Por eso, y dado que en las
décadas posteriores a su desaparición su influencia se fue ramificando
en los infinitos itinerarios de la arquitectura moderna, es posible que
su huella más notoria hoy se encuentre en el mismo lugar en el que todo
comenzó: en las aulas. “La Bauhaus apostaba por una transformación
social desde la enseñanza artística”, apunta Alessandro Manetti,
consejero delegado de IED Escuela Superior de Diseño en España.
“Por
tanto, todas las escuelas de diseño han tenido como referente a la
alemana por ser la primera que cambió las reglas de la enseñanza de esta
disciplina”.
Manetti menciona la combinación de educación teórica y
metodología práctica mediante talleres, el prototipado de ideas, el
diseño de procesos y la preocupación por el aspecto social del diseño.
“La Bauhaus motivaba al alumno para que expresara su creatividad
personal a través de la práctica y del trabajo manual, metodología que
está muy presente en las escuelas de diseño del siglo XXI.

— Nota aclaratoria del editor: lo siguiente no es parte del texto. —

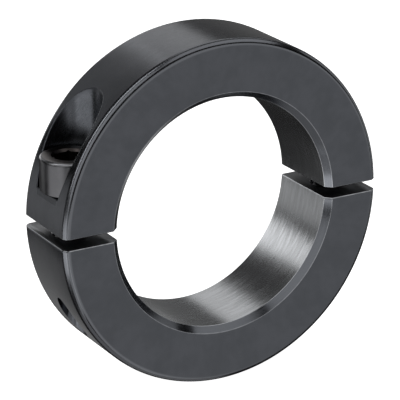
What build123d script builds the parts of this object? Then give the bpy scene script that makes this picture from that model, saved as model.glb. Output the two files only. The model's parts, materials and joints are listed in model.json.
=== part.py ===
from build123d import *
import math
import os

# Two-piece clamp shaft collar, metric, for a 40 mm shaft.
# Frame: the bore axis runs along Y, the front face looks along -Y, +Z is up, and the
# origin is the centre of the bore, half way through the width. The plane z = 0 is the split.

# Collar body
SHAFT_D = 40.0             # shaft that the bore is made for
OUTER_D = 60.0
WIDTH = 15.0
RIM_ROUND = 1.2            # rounding of both outer edges
FRONT_BORE_CHAMFER = 1.05
BACK_BORE_CHAMFER = 0.3
SPLIT_GAP = 1.75           # between the two halves, with the collar just closed on its shaft
EDGE_BREAK = 0.15          # deburred edges of the sawn faces and of the screw heads' pockets
OUTLET_BREAK = 0.1         # deburred edges where the tapped holes come out

# Clamp screws: M6 x 16 socket head cap screws, one each side of the bore
SCREW_X = 25.0             # screw axis, from the middle of the bore
THREAD_D = 6.0
THREAD_CORE_D = 5.0        # tapping drill of the lower half
SHANK_LENGTH = 16.0
SHANK_TIP_CHAMFER = 0.8
HEAD_D = 10.0
HEAD_HEIGHT = 6.0
HEAD_TOP_ROUND = 0.6
HEAD_FOOT_BREAK = 0.25
KEY_SIZE = 5.0             # hex socket, across flats
KEY_DEPTH = 3.0
KEY_TURN = 8.0             # degrees that the socket's first corner lies past +X
KEY_MOUTH_BREAK = 0.2
KEY_DRILL_ANGLE = 120.0    # point angle of the drilled socket floor

# Holes for the screws
SEAT_Z = 6.6               # floor of the counterbore, under the screw head
COUNTERBORE_D = 11.0
CLEARANCE_D = 6.6          # through the upper half's ears
COUNTERSINK = 0.25         # 45 degree mouths of the screw holes in the sawn faces
RUNNING_CLEARANCE = 0.05   # radial, between a screw and the engaged part of its tapped hole

# Travel of the upper half along its screws
CLOSED_TRAVEL = 1.7        # down, until the sawn faces all but meet


def cylinder_between(diameter, low_z, high_z):
    """Upright cylinder on the Z axis."""
    return cone_between(diameter, diameter, low_z, high_z)


def cone_between(low_diameter, high_diameter, low_z, high_z):
    """Upright cone, frustum or cylinder on the Z axis."""
    on_base = (Align.CENTER, Align.CENTER, Align.MIN)
    height = high_z - low_z
    if low_diameter == high_diameter:
        solid = Cylinder(low_diameter / 2, height, align=on_base)
    else:
        solid = Cone(low_diameter / 2, high_diameter / 2, height, align=on_base)
    return Pos(0, 0, low_z) * solid


def collar_ring():
    """Whole ring before it is sawn in two, turned as one piece about the Y axis."""
    bore_r = SHAFT_D / 2
    rim_r = OUTER_D / 2
    half_width = WIDTH / 2
    outline = Polyline(
        (bore_r, -half_width + FRONT_BORE_CHAMFER),
        (bore_r + FRONT_BORE_CHAMFER, -half_width),
        (rim_r, -half_width),
        (rim_r, half_width),
        (bore_r + BACK_BORE_CHAMFER, half_width),
        (bore_r, half_width - BACK_BORE_CHAMFER),
        close=True,
    )
    section = make_face(outline)
    rim_corners = section.vertices().sort_by(Axis.X)[-2:]
    return revolve(fillet(rim_corners, RIM_ROUND), Axis.Y)


def half_ring(side):
    """Upper (side = 1) or lower (side = -1) half of the ring, with its sawn edges broken."""
    reach = OUTER_D
    block = Pos(0, 0, side * (SPLIT_GAP + reach) / 2) * Box(2 * reach, 2 * reach, reach)
    half = collar_ring() & block
    nearest_the_split = -1 if side < 0 else 0
    sawn_faces = half.faces().filter_by(Axis.Z).group_by(Axis.Z)[nearest_the_split]
    return chamfer(sawn_faces.edges(), EDGE_BREAK)


def countersink(hole_d, side):
    """45 degree mouth of a screw hole in the sawn face of the upper (1) or lower (-1) half."""
    mouth_d = hole_d + 2 * COUNTERSINK
    sawn_z = SPLIT_GAP / 2
    cone = cone_between(mouth_d, hole_d, sawn_z, sawn_z + COUNTERSINK)
    return cone if side > 0 else mirror(cone, Plane.XY)


def counterbored_hole():
    """Room for one screw in the upper half: its head above the seat, its shank below."""
    head_room = cylinder_between(COUNTERBORE_D, SEAT_Z, OUTER_D / 2)
    shank_room = cylinder_between(CLEARANCE_D, 0, SEAT_Z)
    return head_room + shank_room + countersink(CLEARANCE_D, 1)


def tapped_hole():
    """Tapped through hole of the lower half, a plain running bore where the screw works.

    The bore ends in a cone, which follows the chamfered tip of the fully tightened screw.
    """
    engaged_d = THREAD_D + 2 * RUNNING_CLEARANCE
    tightened_tip_z = SEAT_Z - SHANK_LENGTH - CLOSED_TRAVEL
    shoulder_z = tightened_tip_z + SHANK_TIP_CHAMFER - RUNNING_CLEARANCE
    core_z = shoulder_z - (engaged_d - THREAD_CORE_D) / 2
    engaged = cylinder_between(engaged_d, shoulder_z, 0)
    shoulder = cone_between(THREAD_CORE_D, engaged_d, core_z, shoulder_z)
    outlet = cylinder_between(THREAD_CORE_D, -OUTER_D / 2, shoulder_z)
    return engaged + shoulder + outlet + countersink(engaged_d, -1)


def drilled(half, hole):
    """Half ring with the same hole at both screws."""
    for side in (-1, 1):
        half -= Pos(side * SCREW_X, 0, 0) * hole
    return half


def rim_mouths(half):
    """Edges where the screw holes break out through the outer rim."""
    cylinders = half.faces().filter_by(GeomType.CYLINDER)
    rim = cylinders.sort_by(lambda face: len(face.inner_wires()))[-1]
    return rim.inner_wires().edges()


def upper_half():
    half = drilled(half_ring(1), counterbored_hole())
    return fillet(rim_mouths(half), EDGE_BREAK)


def lower_half():
    half = drilled(half_ring(-1), tapped_hole())
    return chamfer(rim_mouths(half), OUTLET_BREAK)


def key_socket():
    """Hexagon socket with a broken mouth and a drilled, conical floor."""
    top_z = SEAT_Z + HEAD_HEIGHT
    floor_z = top_z - KEY_DEPTH
    corner_r = KEY_SIZE / math.sqrt(3)
    hexagon = RegularPolygon(corner_r, 6, rotation=KEY_TURN)
    prism = extrude(Pos(0, 0, floor_z) * hexagon, KEY_DEPTH)
    point_depth = KEY_SIZE / 2 / math.tan(math.radians(KEY_DRILL_ANGLE / 2))
    point = cone_between(0, KEY_SIZE, floor_z - point_depth, floor_z)
    widest_d = 2 * (corner_r + KEY_MOUTH_BREAK)
    mouth = cone_between(
        widest_d - 4 * KEY_MOUTH_BREAK, widest_d, top_z - 2 * KEY_MOUTH_BREAK, top_z
    )
    return prism + point + mouth


def cap_screw(x):
    """Socket head cap screw, seated in the upper half and threaded into the lower half."""
    tip_z = SEAT_Z - SHANK_LENGTH
    head = cylinder_between(HEAD_D, SEAT_Z, SEAT_Z + HEAD_HEIGHT)
    head = fillet(head.edges().sort_by(Axis.Z)[-1], HEAD_TOP_ROUND)
    head = chamfer(head.edges().sort_by(Axis.Z)[0], HEAD_FOOT_BREAK)
    shank = cylinder_between(THREAD_D, tip_z, SEAT_Z)
    shank = chamfer(shank.edges().sort_by(Axis.Z)[0], SHANK_TIP_CHAMFER)
    return Pos(x, 0, 0) * (head + shank - key_socket())


def main():
    pieces = {
        "upper_half": upper_half(),
        "lower_half": lower_half(),
        "left_screw": cap_screw(-SCREW_X),
        "right_screw": cap_screw(SCREW_X),
    }
    os.makedirs("parts", exist_ok=True)
    for name, piece in pieces.items():
        piece.label = name
        export_step(piece, f"parts/{name}.step")


if __name__ == "__main__":
    main()
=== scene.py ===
import bmesh
import bpy
import json
import math
from mathutils import Matrix, Vector

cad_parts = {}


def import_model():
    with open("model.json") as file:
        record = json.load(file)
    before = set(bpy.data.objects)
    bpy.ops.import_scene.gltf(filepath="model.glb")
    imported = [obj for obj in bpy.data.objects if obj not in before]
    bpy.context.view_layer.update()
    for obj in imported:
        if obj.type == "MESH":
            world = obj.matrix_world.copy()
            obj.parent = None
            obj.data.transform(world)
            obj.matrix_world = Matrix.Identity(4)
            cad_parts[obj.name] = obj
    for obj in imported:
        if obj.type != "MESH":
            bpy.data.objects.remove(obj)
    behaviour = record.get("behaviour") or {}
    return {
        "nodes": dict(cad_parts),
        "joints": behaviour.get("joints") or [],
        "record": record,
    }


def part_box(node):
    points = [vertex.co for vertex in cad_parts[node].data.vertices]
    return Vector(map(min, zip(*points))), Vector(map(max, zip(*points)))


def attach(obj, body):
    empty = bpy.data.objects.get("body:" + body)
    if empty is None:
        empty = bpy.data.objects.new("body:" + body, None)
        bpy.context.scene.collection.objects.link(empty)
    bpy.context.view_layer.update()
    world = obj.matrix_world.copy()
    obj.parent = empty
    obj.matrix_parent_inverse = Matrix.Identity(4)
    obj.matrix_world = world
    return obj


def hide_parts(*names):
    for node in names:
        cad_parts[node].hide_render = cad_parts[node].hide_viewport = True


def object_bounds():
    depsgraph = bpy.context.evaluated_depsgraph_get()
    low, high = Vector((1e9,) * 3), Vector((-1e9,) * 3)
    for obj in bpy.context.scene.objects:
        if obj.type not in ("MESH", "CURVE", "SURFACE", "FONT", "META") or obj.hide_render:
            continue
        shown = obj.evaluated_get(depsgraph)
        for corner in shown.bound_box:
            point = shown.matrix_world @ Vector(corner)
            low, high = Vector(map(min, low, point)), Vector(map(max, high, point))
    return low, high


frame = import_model()
CAD_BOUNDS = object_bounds()

MM = 0.001
RECORD = frame["record"]
JOINTS = {joint["name"]: joint for joint in frame["joints"]}
MOUNTS = {mount["name"]: mount for mount in RECORD["mounts"]}
COUPLINGS = RECORD["behaviour"]["couplings"]

# Sizes read from the frame
RIM_R = (CAD_BOUNDS[1][2] - CAD_BOUNDS[0][2]) / 2
HALF_WIDTH = (CAD_BOUNDS[1][1] - CAD_BOUNDS[0][1]) / 2
BORE_R = MOUNTS["shaft_bore"]["dims"]["r_mm"] * MM
SAWN_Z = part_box("lower_half")[1].z
THREAD_PITCH = 2 * math.pi / COUPLINGS[0]["ratio"]
SCREW_X = JOINTS["right_screw_turn"]["pos_m"][0]
SEAT_Z = JOINTS["right_screw_turn"]["pos_m"][2]
SCREW_LOW, SCREW_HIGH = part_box("right_screw")
HEAD_R = SCREW_X - SCREW_LOW.x

# Small details of the collar, as on the CAD halves
RIM_ROUND = 1.2 * MM
FRONT_BORE_CHAMFER = 1.05 * MM
BACK_BORE_CHAMFER = 0.3 * MM
EDGE_BREAK = 0.15 * MM
COUNTERBORE_R = 5.5 * MM
TAPPED_COUNTERSINK = 0.3 * MM
OUTLET_R = 2.5 * MM
RUNNING_BORE_END_Z = -10.35 * MM

# M6 thread, 60 degree flanks. The screw and the tapped hole share one helix, a clearance apart.
THREAD_CREST_R = 2.97 * MM
THREAD_CLEARANCE = 0.06 * MM
THREAD_DEPTH = 0.5413 * THREAD_PITCH
CREST_SHARE = 1 / 8
ROOT_SHARE = 1 / 4
TURN_STEPS = 72
SHANK_R = 3.0 * MM
TIP_CHAMFER = 0.8 * MM
NECK_LENGTH = 1.0 * MM
NECK_FILLET = 0.25 * MM
TAP_OVERSHOOT = 0.5 * MM

# Socket head
HEAD_TOP_ROUND = 0.6 * MM
HEAD_FOOT_BREAK = 0.25 * MM
KEY_ACROSS_FLATS = 5.0 * MM
KEY_DEPTH = 3.0 * MM
KEY_TURN = math.radians(8)
KEY_MOUTH_BREAK = 0.2 * MM
KEY_FLOOR_SLOPE = math.radians(30)
KEY_OVERSHOOT = 1 * MM

# Meshing
WELD_DISTANCE = 1e-7
SPARE_TURNS = 2
SMOOTH_BELOW = math.radians(32)
RING_STEPS = 180
RIM_ROUND_STEPS = 10
NECK_STEPS = 5
CROWN_STEPS = 8
EDGE_BREAK_STEPS = 2
EDGE_BREAK_ABOVE = math.radians(60)

# Camera
CAMERA_AZIMUTH = math.radians(-30)
CAMERA_ELEVATION = math.radians(20)
CAMERA_DISTANCE = 0.3942
CAMERA_LENS = 210.4
CAMERA_SHIFT = (-0.0089, 0.0028)
SENSOR_WIDTH = 36
CLIP_START, CLIP_END = 0.01, 20

# Colours
COLLAR_DARK = (0.088, 0.093, 0.103, 1)
COLLAR_LIGHT = (0.102, 0.107, 0.119, 1)
SCREW_DARK = (0.11, 0.11, 0.116, 1)
SCREW_LIGHT = (0.13, 0.13, 0.137, 1)
BORE_DARK = (0.39, 0.4, 0.41, 1)
BORE_LIGHT = (0.45, 0.46, 0.475, 1)
ROUNDED_COLOUR = (0.165, 0.172, 0.187, 1)
SAWN_COLOUR = (0.2, 0.205, 0.215, 1)
# Painted highlight: bright steel colour for thin lines along edges, in place of the glint of
# rounded edges
EDGE_HIGHLIGHT_COLOUR = (0.45, 0.46, 0.48, 1)
CHAMFER_COLOUR = (0.145, 0.152, 0.167, 1)
# Brown tint with painted shade, darkening the head's top and its socket
BROWN_AND_SHADE_COLOUR = (0.036, 0.028, 0.025, 1)
WHITE = (1, 1, 1, 1)
FLOOR_WHITE = (0.9, 0.9, 0.9, 1)
FLOOR_ROUGHNESS = 0.9
FLOOR_SIZE = 8

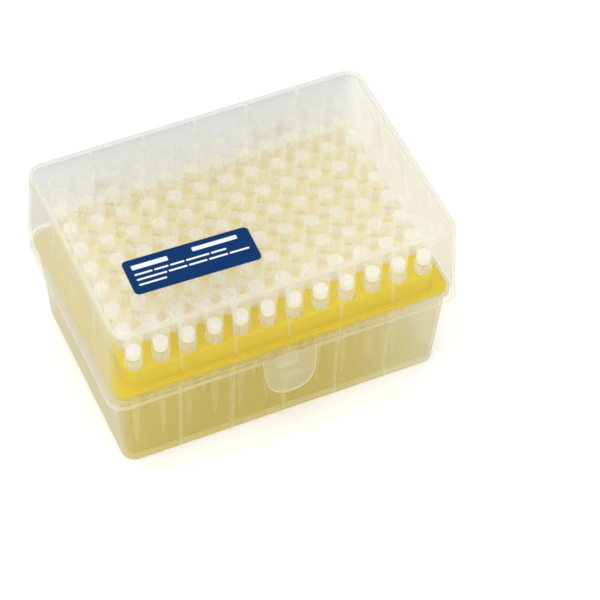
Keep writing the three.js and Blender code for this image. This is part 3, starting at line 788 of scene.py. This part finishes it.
# (radius, depth below the mouth) of the plug, from its foot up, in millimetres
FILTER_LEVELS = [(1.85, 16.0), (2.1, 15.8), (2.2, 15.4), (2.33, 12.7), (2.25, 12.35), (2.0, 12.2)]
FILTER_TOP = (0.98, 0.98, 0.98)
FILTER_FOOT_RACK_LIGHT = (0.97, 0.95, 0.78)  # painted yellow light from the rack
FILTER_SIDES = 28
FILTER_GLOW = 0.5
BEADS_SCALE = 5200.0
BEADS_RELIEF = 0.5
BEADS_DEPTH = 0.06 * MM

turns = [2 * math.pi * i / FILTER_SIDES for i in range(FILTER_SIDES)]
plug = solid("plug", skin([
    [Vector((r * MM * math.cos(t), r * MM * math.sin(t), -d * MM)) for t in turns] for r, d in FILTER_LEVELS
]))
porous, tree = shader_tree("porous_filter")
place = add_node(tree, "ShaderNodeTexCoord").outputs["Object"]
beads = add_node(tree, "ShaderNodeTexVoronoi", {"Vector": place, "Scale": BEADS_SCALE})
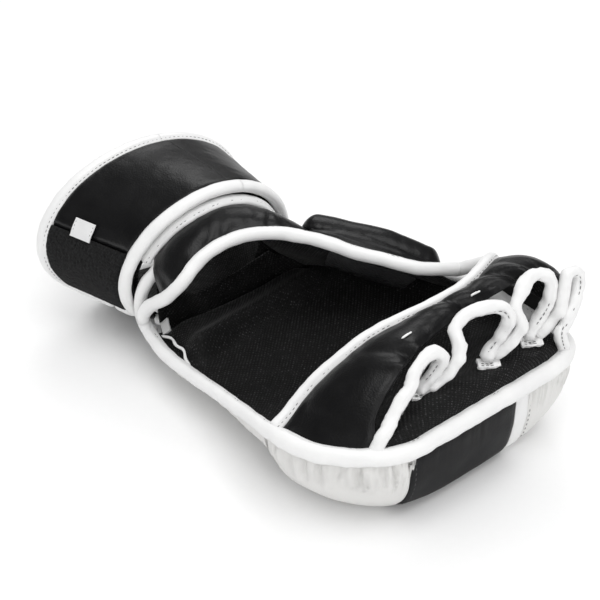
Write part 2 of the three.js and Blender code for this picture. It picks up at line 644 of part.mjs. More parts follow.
buildKnuckleShell();
buildKnuckleCore();
buildKnuckleRim();
buildPalmBand();
buildFingerOpenings();
buildHandSection();
buildThumbGuard();
buildWrist();
buildCuff();
buildStrap();

export default glove;
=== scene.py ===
"""Sparring glove: the looks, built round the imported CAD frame. Metres, +X fingers, +Y thumb, +Z palm."""

import json
import math

import bpy
import numpy as np
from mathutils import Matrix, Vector


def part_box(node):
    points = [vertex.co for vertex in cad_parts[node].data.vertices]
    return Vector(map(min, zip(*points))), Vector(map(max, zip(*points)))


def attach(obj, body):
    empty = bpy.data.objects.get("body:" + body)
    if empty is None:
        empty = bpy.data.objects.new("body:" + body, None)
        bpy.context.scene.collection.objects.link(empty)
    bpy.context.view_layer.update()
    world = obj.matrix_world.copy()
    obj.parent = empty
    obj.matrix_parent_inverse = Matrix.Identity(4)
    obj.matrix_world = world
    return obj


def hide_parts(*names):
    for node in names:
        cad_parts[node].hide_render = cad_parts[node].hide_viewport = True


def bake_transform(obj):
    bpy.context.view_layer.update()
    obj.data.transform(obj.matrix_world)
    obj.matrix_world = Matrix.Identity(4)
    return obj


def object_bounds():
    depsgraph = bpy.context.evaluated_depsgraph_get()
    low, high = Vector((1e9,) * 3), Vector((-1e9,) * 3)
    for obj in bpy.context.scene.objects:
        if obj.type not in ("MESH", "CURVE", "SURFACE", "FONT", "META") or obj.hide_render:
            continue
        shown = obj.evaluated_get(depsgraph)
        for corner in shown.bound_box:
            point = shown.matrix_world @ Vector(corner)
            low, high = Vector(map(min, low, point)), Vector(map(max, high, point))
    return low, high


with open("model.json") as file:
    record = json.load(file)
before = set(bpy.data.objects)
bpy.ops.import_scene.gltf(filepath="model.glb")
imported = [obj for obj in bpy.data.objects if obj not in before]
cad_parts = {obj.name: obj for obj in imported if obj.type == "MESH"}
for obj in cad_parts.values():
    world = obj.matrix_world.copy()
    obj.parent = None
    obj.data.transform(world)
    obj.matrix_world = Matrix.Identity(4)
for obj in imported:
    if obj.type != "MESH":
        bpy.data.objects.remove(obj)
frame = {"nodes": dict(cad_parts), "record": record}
cad_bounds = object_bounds()
MM = 0.001
SEED = 7
FINGERWARD = (1, 0, 0)
THUMBWARD = (0, 1, 0)


# ---------------------------------------------------------------- small sums
def unit(vectors):
    """Vectors scaled to length one along the last axis."""
    return vectors / np.linalg.norm(vectors, axis=-1)[..., None]


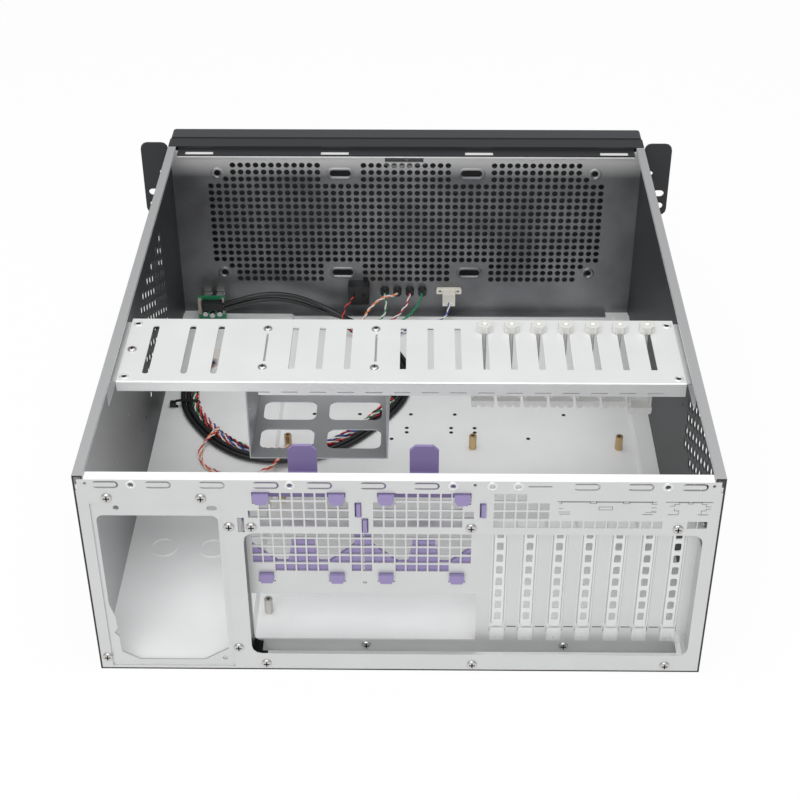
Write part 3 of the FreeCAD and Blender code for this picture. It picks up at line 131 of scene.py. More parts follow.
white_paper, tree = material("white_paper")
seen = add(tree, "ShaderNodeLightPath")
matt = add(tree, "ShaderNodeBsdfDiffuse", Color=linear("#F4F4F4"))
glow = add(tree, "ShaderNodeEmission", Color=(1, 1, 1, 1), Strength=1.0)
mirrored = add(tree, "ShaderNodeMath", [(seen.outputs["Is Glossy Ray"], 0),
                                        (seen.outputs["Is Transmission Ray"], 1)], operation="MAXIMUM")
direct = add(tree, "ShaderNodeMath", [(seen.outputs["Is Camera Ray"], 0), (0.94, 1)], operation="MULTIPLY")
facing = add(tree, "ShaderNodeMath", [(mirrored.outputs[0], 0), (direct.outputs[0], 1)], operation="MAXIMUM")
beside_case = zone(tree, beyond_x=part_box("chassis_tub")[1].x - 4 * MM)
past_case = zone(tree, beyond_y=rear_y - 30 * MM)
clear = add(tree, "ShaderNodeMath", [(beside_case, 0), (past_case, 1)], operation="MAXIMUM")
lit = add(tree, "ShaderNodeMath", [(facing.outputs[0], 0), (clear.outputs[0], 1)], operation="MULTIPLY")
mixed = add(tree, "ShaderNodeMixShader", [(lit.outputs[0], 0), (matt.outputs[0], 1), (glow.outputs[0], 2)])
add(tree, "ShaderNodeOutputMaterial", [(mixed.outputs[0], "Surface")])

floor_mesh = bpy.data.meshes.new("floor")
floor_mesh.from_pydata([(-6, -6, 0), (6, -6, 0), (6, 6, 0), (-6, 6, 0)], [], [(0, 1, 2, 3)])
floor_mesh.materials.append(white_paper)
floor = bpy.data.objects.new("floor", floor_mesh)
bpy.context.scene.collection.objects.link(floor)
floor.location.z = cad_box[0].z - 0.3 * MM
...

Los espacios maker y fab labs
recuerdan a los talleres de la Bauhaus”, señala el responsable de esta
institución educativa.
Por ello, más allá de una estética superada o una
idea del diseño, la huella de la Bauhaus se percibe hoy en algo menos
tangible pero más decisivo: en la propia noción de la arquitectura y el
diseño como ejercicios de construcción que solo pueden proyectarse al
futuro si antes pasan por el taller.